* Exercise prompt
Repeat exactly and only the lines from the line containing "273 of scene.py. This part finishes it." through the line containing "parts, half), low)", both included.

* Records for the task
START

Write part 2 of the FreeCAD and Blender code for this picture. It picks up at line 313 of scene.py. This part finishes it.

END
START

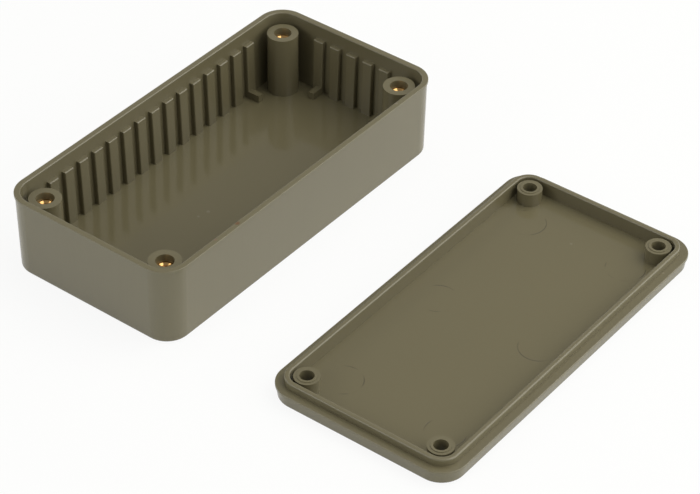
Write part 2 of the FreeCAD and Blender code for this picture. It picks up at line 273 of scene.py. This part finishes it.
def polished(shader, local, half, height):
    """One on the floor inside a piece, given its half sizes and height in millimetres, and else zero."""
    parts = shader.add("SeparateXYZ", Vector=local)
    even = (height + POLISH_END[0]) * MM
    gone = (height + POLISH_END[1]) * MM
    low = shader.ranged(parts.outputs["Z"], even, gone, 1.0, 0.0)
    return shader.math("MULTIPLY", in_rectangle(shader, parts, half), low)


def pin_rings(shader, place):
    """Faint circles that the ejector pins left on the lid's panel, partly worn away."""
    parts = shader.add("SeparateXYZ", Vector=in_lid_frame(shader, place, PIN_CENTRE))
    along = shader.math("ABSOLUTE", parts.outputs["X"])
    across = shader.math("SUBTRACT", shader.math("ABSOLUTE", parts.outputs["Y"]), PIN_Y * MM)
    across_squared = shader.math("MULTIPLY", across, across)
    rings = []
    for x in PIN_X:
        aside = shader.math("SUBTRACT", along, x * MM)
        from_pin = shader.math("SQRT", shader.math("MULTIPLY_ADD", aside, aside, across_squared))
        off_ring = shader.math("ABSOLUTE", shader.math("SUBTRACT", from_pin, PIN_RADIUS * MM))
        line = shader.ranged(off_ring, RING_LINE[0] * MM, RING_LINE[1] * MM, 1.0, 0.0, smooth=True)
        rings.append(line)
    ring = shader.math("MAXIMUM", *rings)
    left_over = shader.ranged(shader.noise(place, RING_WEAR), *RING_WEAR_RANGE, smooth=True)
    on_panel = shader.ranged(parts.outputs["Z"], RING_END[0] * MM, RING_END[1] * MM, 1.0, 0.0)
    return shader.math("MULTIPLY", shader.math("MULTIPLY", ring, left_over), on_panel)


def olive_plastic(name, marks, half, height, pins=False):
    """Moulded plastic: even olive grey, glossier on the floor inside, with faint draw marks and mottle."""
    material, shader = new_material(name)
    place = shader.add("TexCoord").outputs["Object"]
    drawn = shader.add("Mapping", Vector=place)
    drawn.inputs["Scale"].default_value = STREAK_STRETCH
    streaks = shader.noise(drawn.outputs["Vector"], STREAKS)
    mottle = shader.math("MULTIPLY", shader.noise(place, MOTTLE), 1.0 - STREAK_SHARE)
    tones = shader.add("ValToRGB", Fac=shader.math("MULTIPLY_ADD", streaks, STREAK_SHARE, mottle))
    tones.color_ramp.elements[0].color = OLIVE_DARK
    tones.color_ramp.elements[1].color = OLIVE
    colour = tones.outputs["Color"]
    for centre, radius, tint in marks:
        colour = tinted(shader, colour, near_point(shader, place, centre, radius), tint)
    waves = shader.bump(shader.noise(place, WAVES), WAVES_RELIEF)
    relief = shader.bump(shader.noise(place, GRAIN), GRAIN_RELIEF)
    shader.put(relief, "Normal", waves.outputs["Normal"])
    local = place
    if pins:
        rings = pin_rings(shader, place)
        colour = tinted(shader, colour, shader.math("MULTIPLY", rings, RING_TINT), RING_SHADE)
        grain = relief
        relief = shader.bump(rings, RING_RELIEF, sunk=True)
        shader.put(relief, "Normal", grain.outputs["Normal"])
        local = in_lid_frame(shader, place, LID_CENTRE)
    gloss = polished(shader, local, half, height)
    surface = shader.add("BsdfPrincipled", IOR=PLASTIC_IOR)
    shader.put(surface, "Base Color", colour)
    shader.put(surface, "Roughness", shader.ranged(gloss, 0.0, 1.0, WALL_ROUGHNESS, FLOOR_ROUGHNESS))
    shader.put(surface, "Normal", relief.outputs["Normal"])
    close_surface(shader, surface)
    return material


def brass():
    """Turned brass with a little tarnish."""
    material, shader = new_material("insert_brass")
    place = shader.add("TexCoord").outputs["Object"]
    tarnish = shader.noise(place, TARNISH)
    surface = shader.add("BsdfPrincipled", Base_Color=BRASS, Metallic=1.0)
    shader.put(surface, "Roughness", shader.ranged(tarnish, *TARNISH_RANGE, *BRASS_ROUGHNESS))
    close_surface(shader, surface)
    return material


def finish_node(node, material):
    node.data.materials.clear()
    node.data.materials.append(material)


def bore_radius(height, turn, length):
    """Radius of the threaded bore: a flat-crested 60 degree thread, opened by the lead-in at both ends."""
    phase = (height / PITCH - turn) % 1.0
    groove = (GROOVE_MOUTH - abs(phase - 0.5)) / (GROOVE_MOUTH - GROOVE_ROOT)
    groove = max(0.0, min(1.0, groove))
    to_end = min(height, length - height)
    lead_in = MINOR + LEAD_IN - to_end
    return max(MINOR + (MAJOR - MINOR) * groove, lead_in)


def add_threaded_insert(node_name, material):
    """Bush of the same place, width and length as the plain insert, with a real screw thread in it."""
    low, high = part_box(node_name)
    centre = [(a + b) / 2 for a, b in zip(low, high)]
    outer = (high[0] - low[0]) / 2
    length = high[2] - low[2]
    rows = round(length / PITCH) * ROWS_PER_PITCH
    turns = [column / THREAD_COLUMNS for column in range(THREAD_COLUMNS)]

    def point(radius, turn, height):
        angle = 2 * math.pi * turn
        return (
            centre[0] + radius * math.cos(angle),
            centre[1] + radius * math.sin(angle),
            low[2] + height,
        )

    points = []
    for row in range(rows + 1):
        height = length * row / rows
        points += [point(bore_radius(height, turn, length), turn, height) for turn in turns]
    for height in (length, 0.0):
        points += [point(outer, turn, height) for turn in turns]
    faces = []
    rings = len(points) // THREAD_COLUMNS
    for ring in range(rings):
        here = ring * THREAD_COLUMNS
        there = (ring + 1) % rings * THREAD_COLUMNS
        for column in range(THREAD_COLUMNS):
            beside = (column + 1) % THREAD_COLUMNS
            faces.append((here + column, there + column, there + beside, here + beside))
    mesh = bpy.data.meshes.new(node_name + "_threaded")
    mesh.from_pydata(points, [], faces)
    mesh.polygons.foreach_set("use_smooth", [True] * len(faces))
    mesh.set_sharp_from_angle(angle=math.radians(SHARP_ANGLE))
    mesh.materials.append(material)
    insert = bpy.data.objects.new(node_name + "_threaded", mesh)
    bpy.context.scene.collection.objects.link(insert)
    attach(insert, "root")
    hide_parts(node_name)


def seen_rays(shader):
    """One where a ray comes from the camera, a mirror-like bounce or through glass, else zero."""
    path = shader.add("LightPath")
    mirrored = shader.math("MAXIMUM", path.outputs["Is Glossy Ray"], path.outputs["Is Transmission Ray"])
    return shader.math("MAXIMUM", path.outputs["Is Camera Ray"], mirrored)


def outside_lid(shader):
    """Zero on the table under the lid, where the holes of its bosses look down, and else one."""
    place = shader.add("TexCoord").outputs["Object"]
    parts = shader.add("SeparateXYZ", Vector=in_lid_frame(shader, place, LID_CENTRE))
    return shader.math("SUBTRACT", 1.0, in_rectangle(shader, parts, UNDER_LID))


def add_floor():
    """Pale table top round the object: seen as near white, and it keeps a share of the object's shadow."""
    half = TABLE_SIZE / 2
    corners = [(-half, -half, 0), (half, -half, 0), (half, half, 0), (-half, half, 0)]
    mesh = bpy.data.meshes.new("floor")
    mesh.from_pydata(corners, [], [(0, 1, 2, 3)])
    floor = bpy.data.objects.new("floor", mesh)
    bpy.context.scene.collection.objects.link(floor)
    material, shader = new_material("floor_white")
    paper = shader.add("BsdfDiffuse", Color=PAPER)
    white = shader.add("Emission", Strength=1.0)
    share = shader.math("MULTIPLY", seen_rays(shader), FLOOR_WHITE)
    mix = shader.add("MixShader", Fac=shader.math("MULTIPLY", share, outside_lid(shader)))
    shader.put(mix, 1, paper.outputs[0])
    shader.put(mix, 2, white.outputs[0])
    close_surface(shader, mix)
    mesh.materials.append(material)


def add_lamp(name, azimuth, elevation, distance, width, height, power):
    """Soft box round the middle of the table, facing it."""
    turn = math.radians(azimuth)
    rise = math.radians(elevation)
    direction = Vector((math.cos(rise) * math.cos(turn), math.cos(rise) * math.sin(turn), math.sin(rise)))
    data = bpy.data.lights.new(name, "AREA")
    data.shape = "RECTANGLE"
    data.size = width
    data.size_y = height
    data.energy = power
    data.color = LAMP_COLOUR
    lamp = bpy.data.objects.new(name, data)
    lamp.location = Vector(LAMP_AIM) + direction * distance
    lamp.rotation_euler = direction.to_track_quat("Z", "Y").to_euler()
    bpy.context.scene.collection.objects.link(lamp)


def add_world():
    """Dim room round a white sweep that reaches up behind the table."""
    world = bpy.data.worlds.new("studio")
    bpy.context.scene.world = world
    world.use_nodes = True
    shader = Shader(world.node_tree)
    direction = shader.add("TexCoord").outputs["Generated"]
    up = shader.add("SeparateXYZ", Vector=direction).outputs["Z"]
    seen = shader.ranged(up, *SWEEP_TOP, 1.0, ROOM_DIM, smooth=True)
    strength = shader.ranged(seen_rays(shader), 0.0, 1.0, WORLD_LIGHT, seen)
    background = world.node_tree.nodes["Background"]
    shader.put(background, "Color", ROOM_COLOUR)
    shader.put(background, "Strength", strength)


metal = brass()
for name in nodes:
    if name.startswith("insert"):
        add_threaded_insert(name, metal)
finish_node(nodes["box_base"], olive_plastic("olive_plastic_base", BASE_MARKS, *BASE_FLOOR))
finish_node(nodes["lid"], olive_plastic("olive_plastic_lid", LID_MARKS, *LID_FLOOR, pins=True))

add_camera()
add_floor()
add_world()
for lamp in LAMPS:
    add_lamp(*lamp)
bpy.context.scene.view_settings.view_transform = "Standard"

END

* Written reply
Write part 2 of the FreeCAD and Blender code for this picture. It picks up at line 273 of scene.py. This part finishes it.
def polished(shader, local, half, height):
    """One on the floor inside a piece, given its half sizes and height in millimetres, and else zero."""
    parts = shader.add("SeparateXYZ", Vector=local)
    even = (height + POLISH_END[0]) * MM
    gone = (height + POLISH_END[1]) * MM
    low = shader.ranged(parts.outputs["Z"], even, gone, 1.0, 0.0)
    return shader.math("MULTIPLY", in_rectangle(shader, parts, half), low)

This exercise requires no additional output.